The development, which has led to a corresponding 40 per cent increase in import duty on imported cargoes including vehicles, has angered operators in the maritime sector with clearing agents, freight forwarders, and importers calling for an immediate reversal of the policy.
Stakeholders say the policy will lead to job losses in the maritime sector, and a drastic fall in the number of imported vehicles.
This, they say, can affect businesses and economic growth. Economists also say the government is insensitive, and that the policy is capable of affecting Nigerians negatively. Now, aside from the fact that this will lead to an increase in the cost of doing business and the prices of such commodities in the market, a lot of clearing agents who may commence some jobs will suffer due to this policy.
The Chief Executive Officer of Siktemstar Logistics, Remilekun Sikiru, while speaking on the new exchange rate, says that the customs duty payable on vehicles has increased astronomically.
He says, “For instance, the total duty payable on a Toyota Camry was N901,000 before now; but it has been increased to N1,270 m; duty payable on Venza was N1.632m before now, but it has been increased to N2.278m. In the same vein, Toyota Corolla was N786,000, but now it has been increased to N1.097m while Lexus Rx which used to cost N1, 828,000 now costs N2,550,447. It’s pathetic. We woke up to see this in the early hour on Saturday 24th of June 2022. The Federal Government needs to reverse this.”
According to him, this development may lead to cargo including vehicles being trapped at the terminals.
“The customs duty has been increased and it will lead to a heavy increment in duty payment on general goods/cargo.

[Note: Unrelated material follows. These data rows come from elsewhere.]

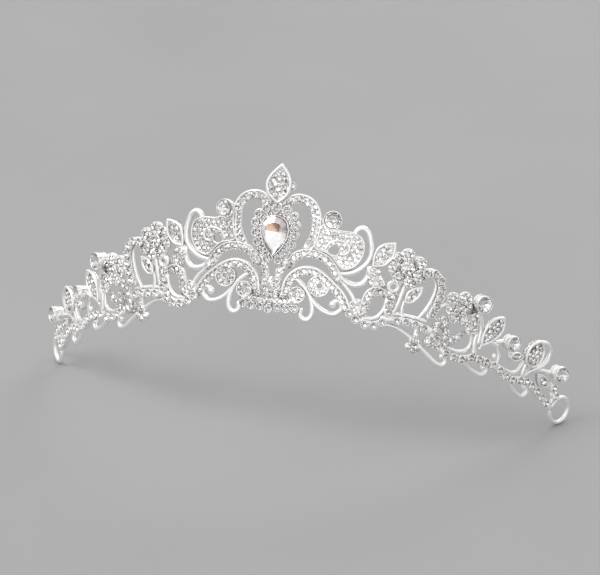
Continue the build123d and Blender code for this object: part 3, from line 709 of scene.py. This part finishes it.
def plated(tree, light, dark, smoothest, roughest, dent):
    """Bright silver plating, with painted shade that darkens its hollows."""
    cloud = ramp(tree, noise(tree, 260), (0.35, dark), (0.65, light))
    # Painted shade: ambient occlusion darkens the plating's colour in hollows and between parts
    hollow = add_node(tree, "AmbientOcclusion", Distance=0.8 * MM)
    hollow.samples = 4
    shade = ramp(tree, hollow.outputs["AO"], (0.15, (0.52, 0.51, 0.50)), (0.55, WHITE))
    rough = ramp(tree, noise(tree, 700), (0.3, (smoothest,) * 3), (0.7, (roughest,) * 3))
    bump = add_node(tree, "Bump", Strength=dent, Distance=0.05 * MM, Height=noise(tree, 1500, 2.0))
    return principled(tree, multiplied(tree, cloud, shade), rough, Metallic=0.85, Normal=bump.outputs[0])


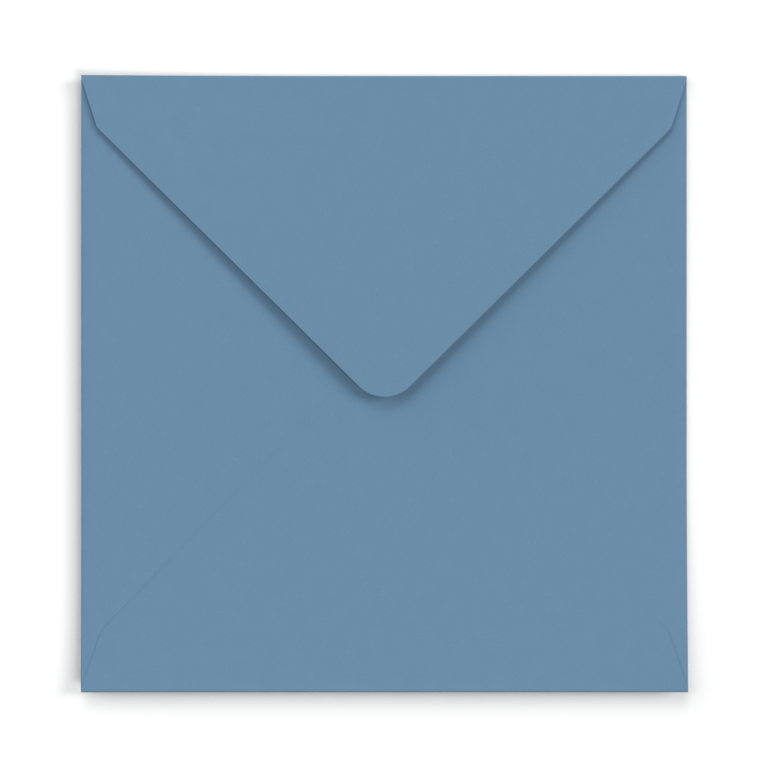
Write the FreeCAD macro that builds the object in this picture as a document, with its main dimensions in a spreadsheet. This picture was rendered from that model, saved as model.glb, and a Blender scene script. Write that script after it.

This will bring hardship on importers”
With this development, a clearing agent who may have approached a commercial bank for a loan to clear some goods may end up stranded as is likely going to find it difficult to pay up.
The money he borrowed to clear the goods is likely not going to be enough for the cargo clearance because the agent may be banking on the old exchange rate.
The most difficult part of this development is that these agents mostly complain that most of them are not aware before any of such development is carried out, they only wake up to see the development.
A freight forwarder and Chief Executive Officer, 2B Frank Nigeria Limited, Nwegbe Frankypaul, says, “Freight forwarders woke up on Saturday to realise that the dollar rate has been increased from about N423 per dollar to about N590 per dollar.”
Nwegbe pleads with the President to ensure depreciation on the value of older vehicles.
With all these development, this noble profession is mostly in the hands of the rich who can afford to clear the goods with the hope of getting their money back from the importers as young entrants into the profession aside from hustling to get importers are also battling with the steady increase in charges.
This is the reason some practitioners are lamenting that there will be a massive loss of customers with this new exchange rate and tariff.
A clearing agent, who simply gave his name as Mr Tochukwu Nwaibo, says that most of them who newly joined the sector are struggling to meet up.
He says, “If there is a job anywhere I wouldn’t have chosen this. Most of the challenges we are having here have to do with finance. Sometimes an importer will bring in goods and plead with you to use your money to clear and does every other thing with the promise to pay you back later.
“Some will even plead with you to clear, and sell some of the goods to recover your money, especially vehicles. And in a situation where you can’t raise money to clear the goods, it will be accruing demurrage and the importer will not be happy with that.
“And if it gets too much, most of the cargo may end up abandoned at the terminal and if this happens, the importers won’t like to use you again, he or she will go to someone who can clear the goods with their money. So you find out that the business is gradually moving to the rich who can sponsor the whole thing and in that case, you have lost a customer.”
This is also aside from the fact that there has been a massive drop in the importation into the country.
Aside from the government ensuring a consistent financial and monetary policy where importers can plan themselves before their goods arrive in Nigeria, the government can as well help these practitioners by ensuring the establishment of some policies that will ensure that these clearing agents have access to a loan for cargo clearance at a considerable interest rate.
Considering the huge opportunities in the sector, a sector that has been estimated to be worth billions of dollars, the government should as a matter of urgency put all the necessary measures in place to boost and encourage the sector.
Attention should be given to the sector, especially in the area of accessibility of funds for cargo clearance and ensuring the right policies are in place.